____ DATASET EXTRACT

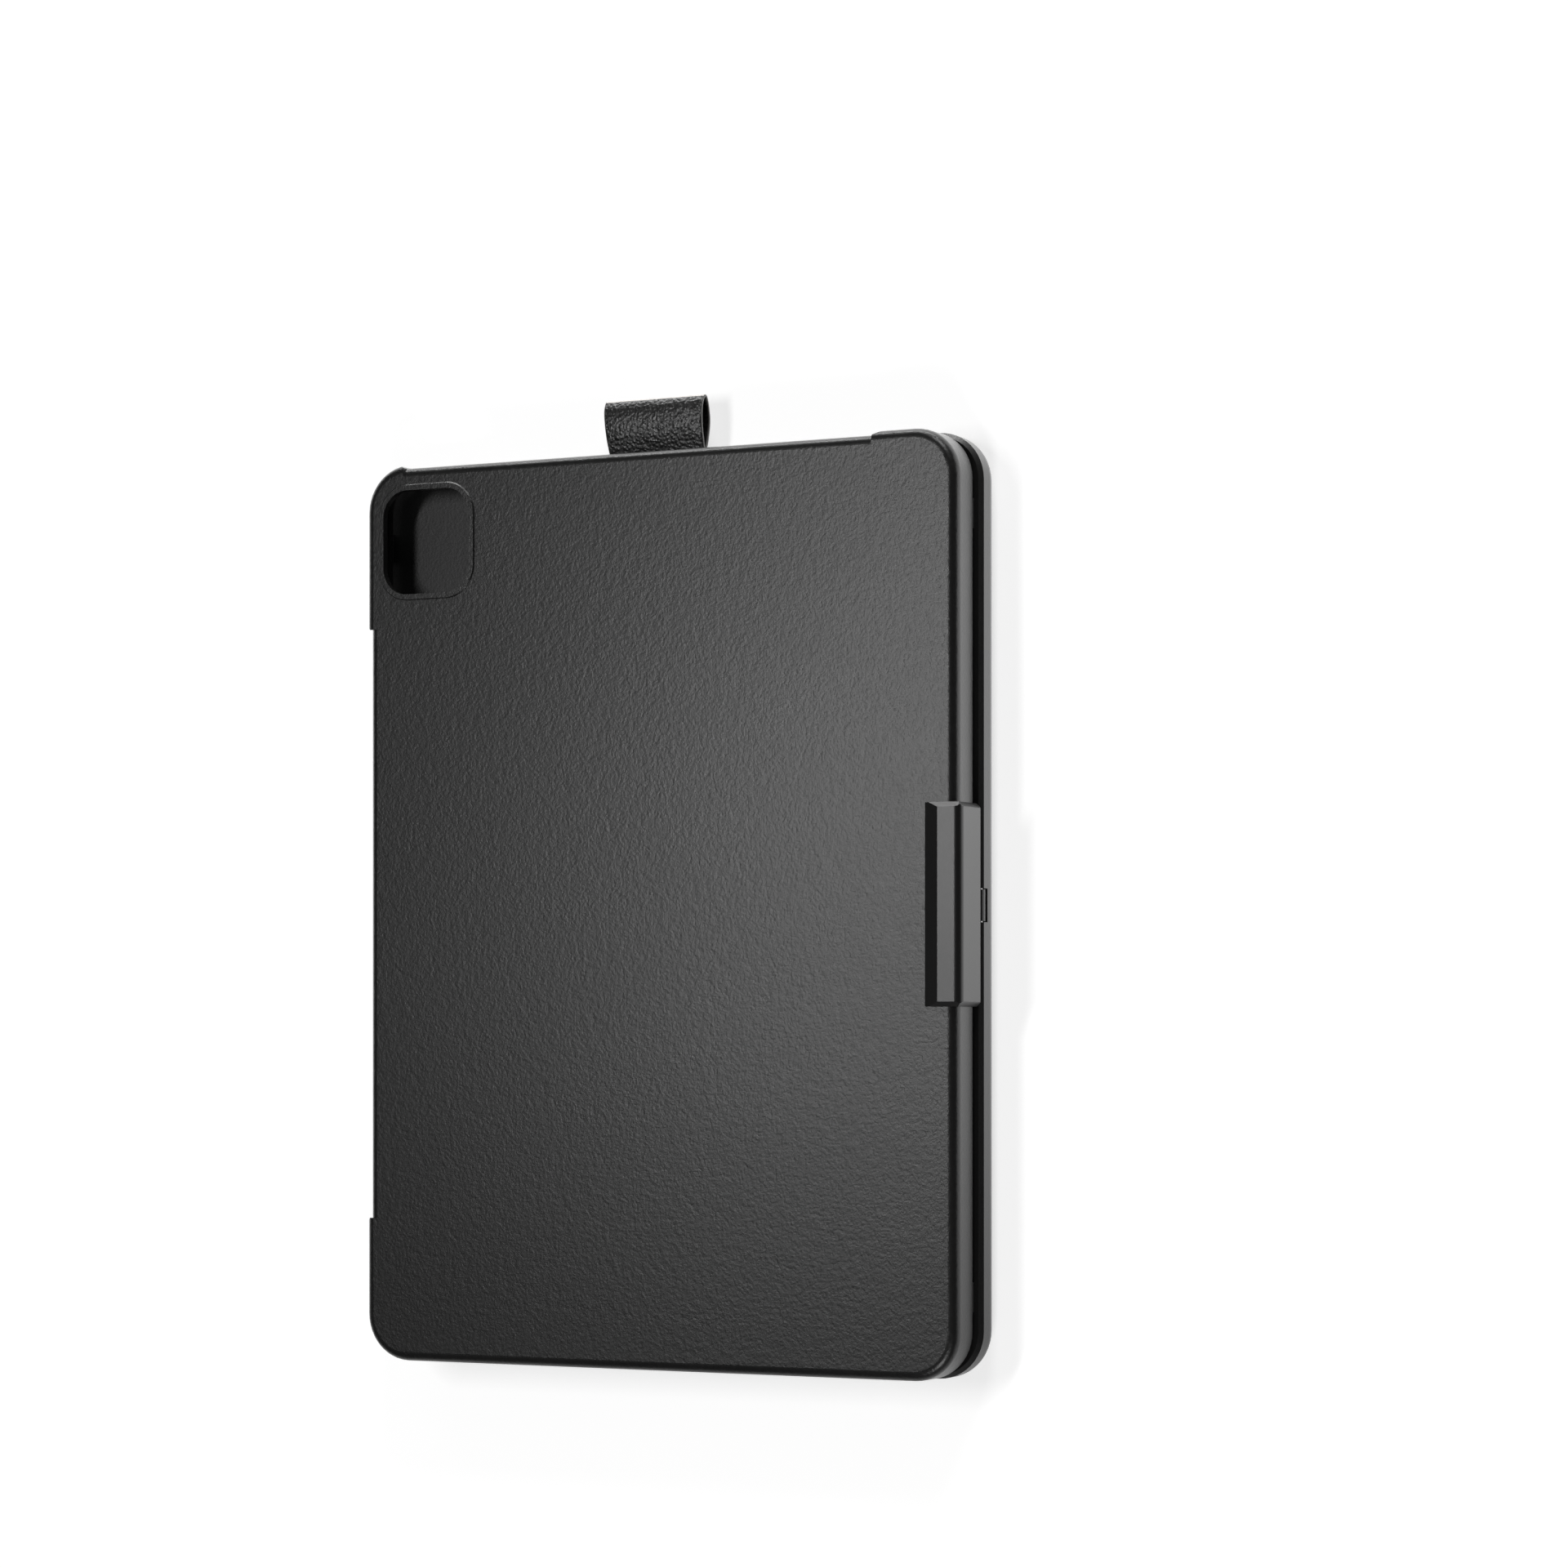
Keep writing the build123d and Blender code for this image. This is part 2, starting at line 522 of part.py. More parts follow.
with BuildPart() as base_top_deck:
    with BuildSketch(level(SEAM_Z)):
        RectangleRounded(LENGTH, BASE_WIDTH, BASE_CORNER)
    extrude(amount=RIM_HEIGHT)
    chamfer(base_top_deck.faces().sort_by(Axis.Z)[-1].edges(), BASE_TOP_BEVEL)
    with BuildSketch(level(SEAM_Z)) as deck_hollow:
        RectangleRounded(LENGTH - 2 * BASE_WALL, BASE_WIDTH - 2 * BASE_WALL, BASE_CORNER - BASE_WALL)
        with Locations((0, FRONT_Y + BASE_WALL)):
            Rectangle(
                NOTCH_LENGTH + 2 * NOTCH_BACKING,
                NOTCH_INSET + NOTCH_BACKING - BASE_WALL,
                align=(Align.CENTER, Align.MIN),
                mode=Mode.SUBTRACT,
            )
        with Locations((0, REAR_Y - BASE_WALL)):
            Rectangle(
                EYE_ROOM_LENGTH + 2 * BASE_WALL,
                REAR_Y - EYE_ROOM_FRONT_Y,
                align=(Align.CENTER, Align.MAX),
                mode=Mode.SUBTRACT,
            )
        with Locations((-SIDE_X + BASE_WALL, LOOP_Y)):
            Rectangle(
                LOOP_TAIL,
                LOOP_WIDTH + 2 * BASE_WALL,
                align=(Align.MIN, Align.CENTER),
                mode=Mode.SUBTRACT,
            )
    extrude(amount=RIM_HEIGHT - DECK_PLATE, mode=Mode.SUBTRACT)
    # Screw bosses down to those of the cover
    with BuildSketch(level(BOSS_TOP_Z)):
        with Locations(FOOT_PLACES):
            small_round(SCREW_HEAD_RADIUS + BOSS_WALL)
    extrude(amount=UNDER_DECK_Z - BOSS_TOP_Z)
    with BuildSketch(level(BOSS_TOP_Z)):
        with Locations(FOOT_PLACES):
            small_round(SCREW_RADIUS)
    extrude(amount=SCREW_LENGTH, mode=Mode.SUBTRACT)
    # Key, touchpad and light openings
    with BuildSketch(level(UNDER_DECK_Z)):
        for _, x, y, length, width in KEYS:
            with Locations((x, y)):
                Rectangle(length + 2 * KEY_CLEARANCE, width + 2 * KEY_CLEARANCE)
        with Locations((0, PAD_Y)):
            RectangleRounded(
                PAD_LENGTH + 2 * PAD_CLEARANCE,
                PAD_WIDTH + 2 * PAD_CLEARANCE,
                PAD_CORNER + PAD_CLEARANCE,
            )
        with Locations(LIGHT_PLACES):
            small_round(LIGHT_RADIUS)
    extrude(amount=DECK_PLATE, mode=Mode.SUBTRACT)
    # Seats of the bumpers
    with BuildSketch(level(TOP_Z - BUMPER_SEAT)):
        with Locations(BUMPER_PLACES):
            Rectangle(BUMPER_LENGTH, BUMPER_WIDTH)
    extrude(amount=BUMPER_SEAT, mode=Mode.SUBTRACT)
    add(thumb_notch.part, mode=Mode.SUBTRACT)
    add(eye_room.part, mode=Mode.SUBTRACT)
    add(shaft_room.part, mode=Mode.SUBTRACT)
    add(bracket_room.part, mode=Mode.SUBTRACT)
    add(tail_slot.part, mode=Mode.SUBTRACT)
save(base_top_deck, "base_top_deck")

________

-- GIVEN REQUEST --
Reproduce the material exactly, with every line intact.

-- SOLUTION TO THIS TASK --
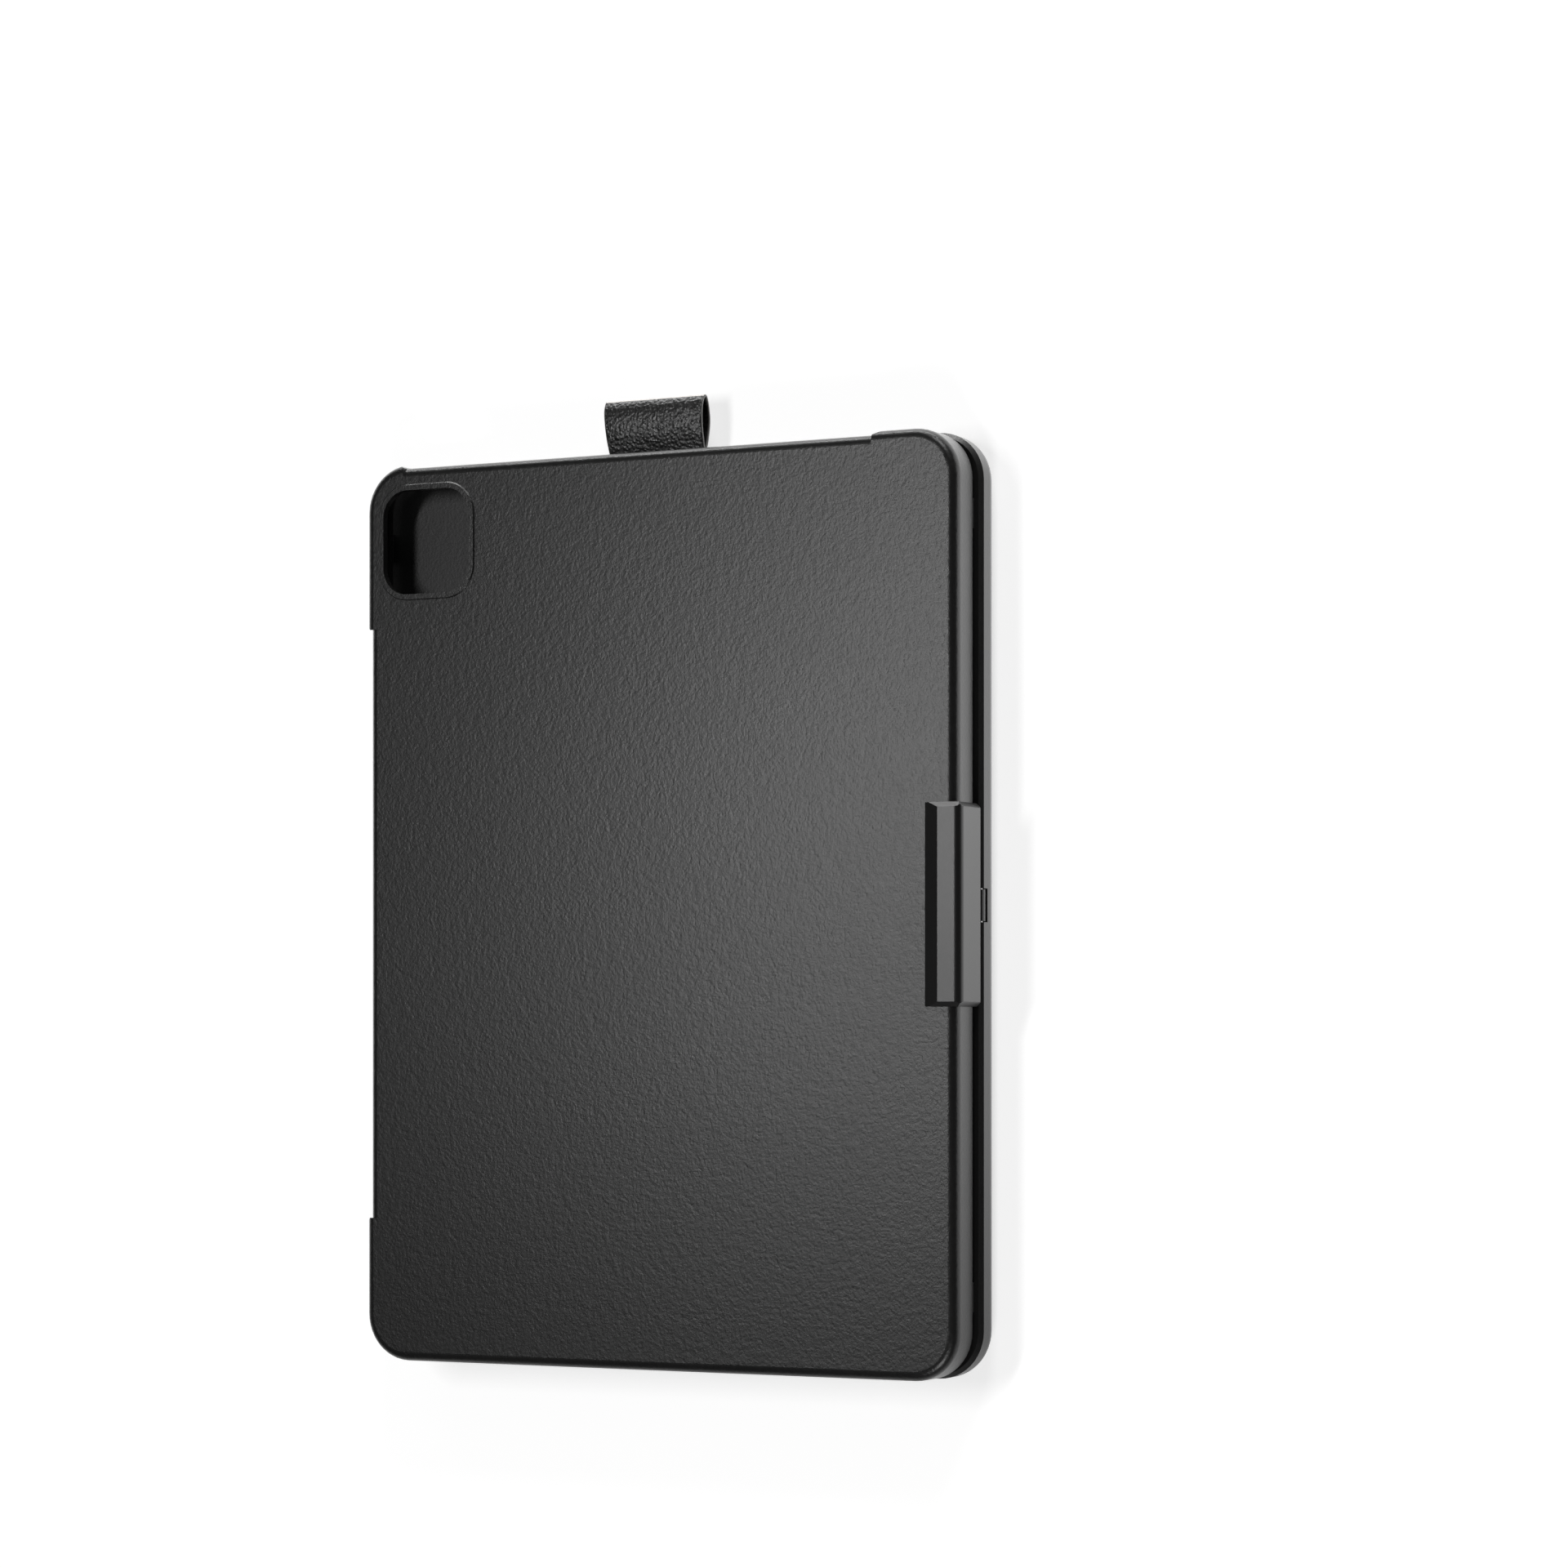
Keep writing the build123d and Blender code for this image. This is part 2, starting at line 522 of part.py. More parts follow.
with BuildPart() as base_top_deck:
    with BuildSketch(level(SEAM_Z)):
        RectangleRounded(LENGTH, BASE_WIDTH, BASE_CORNER)
    extrude(amount=RIM_HEIGHT)
    chamfer(base_top_deck.faces().sort_by(Axis.Z)[-1].edges(), BASE_TOP_BEVEL)
    with BuildSketch(level(SEAM_Z)) as deck_hollow:
        RectangleRounded(LENGTH - 2 * BASE_WALL, BASE_WIDTH - 2 * BASE_WALL, BASE_CORNER - BASE_WALL)
        with Locations((0, FRONT_Y + BASE_WALL)):
            Rectangle(
                NOTCH_LENGTH + 2 * NOTCH_BACKING,
                NOTCH_INSET + NOTCH_BACKING - BASE_WALL,
                align=(Align.CENTER, Align.MIN),
                mode=Mode.SUBTRACT,
            )
        with Locations((0, REAR_Y - BASE_WALL)):
            Rectangle(
                EYE_ROOM_LENGTH + 2 * BASE_WALL,
                REAR_Y - EYE_ROOM_FRONT_Y,
                align=(Align.CENTER, Align.MAX),
                mode=Mode.SUBTRACT,
            )
        with Locations((-SIDE_X + BASE_WALL, LOOP_Y)):
            Rectangle(
                LOOP_TAIL,
                LOOP_WIDTH + 2 * BASE_WALL,
                align=(Align.MIN, Align.CENTER),
                mode=Mode.SUBTRACT,
            )
    extrude(amount=RIM_HEIGHT - DECK_PLATE, mode=Mode.SUBTRACT)
    # Screw bosses down to those of the cover
    with BuildSketch(level(BOSS_TOP_Z)):
        with Locations(FOOT_PLACES):
            small_round(SCREW_HEAD_RADIUS + BOSS_WALL)
    extrude(amount=UNDER_DECK_Z - BOSS_TOP_Z)
    with BuildSketch(level(BOSS_TOP_Z)):
        with Locations(FOOT_PLACES):
            small_round(SCREW_RADIUS)
    extrude(amount=SCREW_LENGTH, mode=Mode.SUBTRACT)
    # Key, touchpad and light openings
    with BuildSketch(level(UNDER_DECK_Z)):
        for _, x, y, length, width in KEYS:
            with Locations((x, y)):
                Rectangle(length + 2 * KEY_CLEARANCE, width + 2 * KEY_CLEARANCE)
        with Locations((0, PAD_Y)):
            RectangleRounded(
                PAD_LENGTH + 2 * PAD_CLEARANCE,
                PAD_WIDTH + 2 * PAD_CLEARANCE,
                PAD_CORNER + PAD_CLEARANCE,
            )
        with Locations(LIGHT_PLACES):
            small_round(LIGHT_RADIUS)
    extrude(amount=DECK_PLATE, mode=Mode.SUBTRACT)
    # Seats of the bumpers
    with BuildSketch(level(TOP_Z - BUMPER_SEAT)):
        with Locations(BUMPER_PLACES):
            Rectangle(BUMPER_LENGTH, BUMPER_WIDTH)
    extrude(amount=BUMPER_SEAT, mode=Mode.SUBTRACT)
    add(thumb_notch.part, mode=Mode.SUBTRACT)
    add(eye_room.part, mode=Mode.SUBTRACT)
    add(shaft_room.part, mode=Mode.SUBTRACT)
    add(bracket_room.part, mode=Mode.SUBTRACT)
    add(tail_slot.part, mode=Mode.SUBTRACT)
save(base_top_deck, "base_top_deck")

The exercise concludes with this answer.